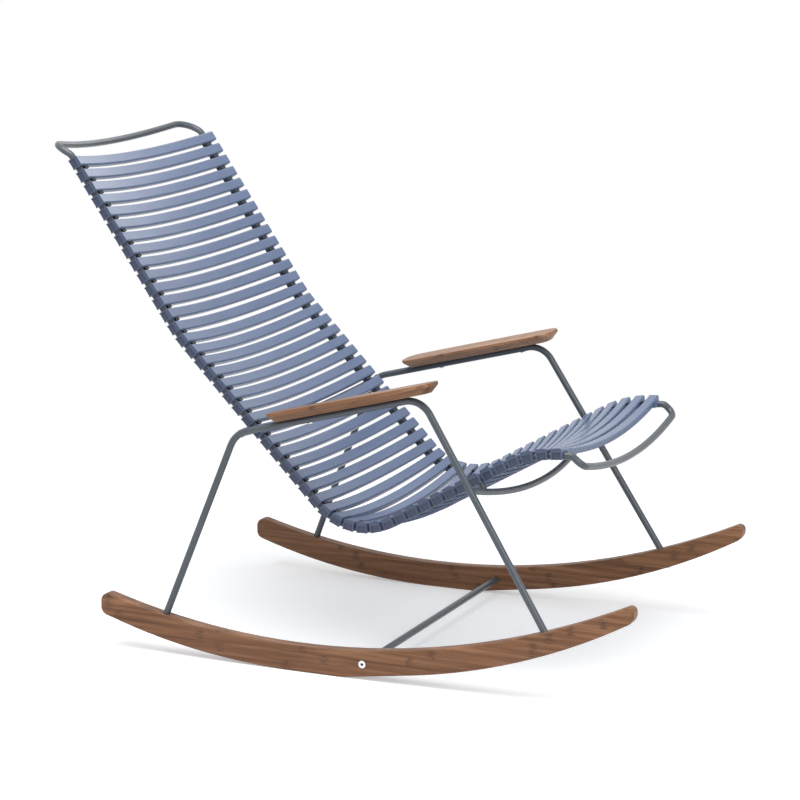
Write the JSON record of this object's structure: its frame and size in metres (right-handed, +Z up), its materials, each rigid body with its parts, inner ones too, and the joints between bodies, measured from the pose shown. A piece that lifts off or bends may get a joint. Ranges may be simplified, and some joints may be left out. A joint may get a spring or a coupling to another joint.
{
  "type": "rocking chaise lounge",
  "caption": "Rocking lounge chair: a long slatted seat shell in a bent tube frame, wooden armrests, and two curved wooden rockers.",
  "frame": {"origin": "on the floor, in the middle of the chair's footprint box", "axes": "+Z up, -Y forward (the way the sitter faces), +X to the chair's own left-hand far side as seen in the picture"},
  "size_m": [0.6062, 1.0846, 0.837],
  "materials": {
    "slat_plastic": "satin moulded plastic, blue grey",
    "coated_steel": "fine textured powder coat, dark grey green",
    "bamboo": "oiled heat-treated bamboo laminate",
    "fasteners": "bright zinc or stainless"
  },
  "bodies": {
    "root": {"slat_01": "slat_plastic", "slat_02": "slat_plastic", "slat_03": "slat_plastic", "slat_04": "slat_plastic", "slat_05": "slat_plastic", "slat_06": "slat_plastic", "slat_07": "slat_plastic", "slat_08": "slat_plastic", "slat_09": "slat_plastic", "slat_10": "slat_plastic", "slat_11": "slat_plastic", "slat_12": "slat_plastic", "slat_13": "slat_plastic", "slat_14": "slat_plastic", "slat_15": "slat_plastic", "slat_16": "slat_plastic", "slat_17": "slat_plastic", "slat_18": "slat_plastic", "slat_19": "slat_plastic", "slat_20": "slat_plastic", "slat_21": "slat_plastic", "slat_22": "slat_plastic", "slat_23": "slat_plastic", "slat_24": "slat_plastic", "slat_25": "slat_plastic", "slat_26": "slat_plastic", "slat_27": "slat_plastic", "slat_28": "slat_plastic", "slat_29": "slat_plastic", "slat_30": "slat_plastic", "slat_31": "slat_plastic", "slat_32": "slat_plastic", "slat_33": "slat_plastic", "slat_34": "slat_plastic", "slat_35": "slat_plastic", "slat_36": "slat_plastic", "slat_37": "slat_plastic", "slat_38": "slat_plastic", "slat_39": "slat_plastic", "slat_40": "slat_plastic", "slat_41": "slat_plastic", "slat_42": "slat_plastic", "slat_43": "slat_plastic", "slat_44": "slat_plastic", "slat_45": "slat_plastic", "slat_46": "slat_plastic", "slat_47": "slat_plastic", "slat_48": "slat_plastic", "shell_frame": "coated_steel", "left_leg_frame": "coated_steel", "right_leg_frame": "coated_steel", "back_cross_bow": "coated_steel", "seat_cross_bow": "coated_steel", "stretcher": "coated_steel", "left_rocker": "bamboo", "right_rocker": "bamboo", "left_armrest": "bamboo", "right_armrest": "bamboo", "rocker_bolts": "fasteners", "armrest_screws": "fasteners"}
  },
  "joints": []
}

** What you will do **
Return each line that includes "bodies".

** Result for this exercise **
Write the JSON record of this object's structure: its frame and size in metres (right-handed, +Z up), its materials, each rigid body with its parts, inner ones too, and the joints between bodies, measured from the pose shown. A piece that lifts off or bends may get a joint. Ranges may be simplified, and some joints may be left out. A joint may get a spring or a coupling to another joint.
  "bodies": {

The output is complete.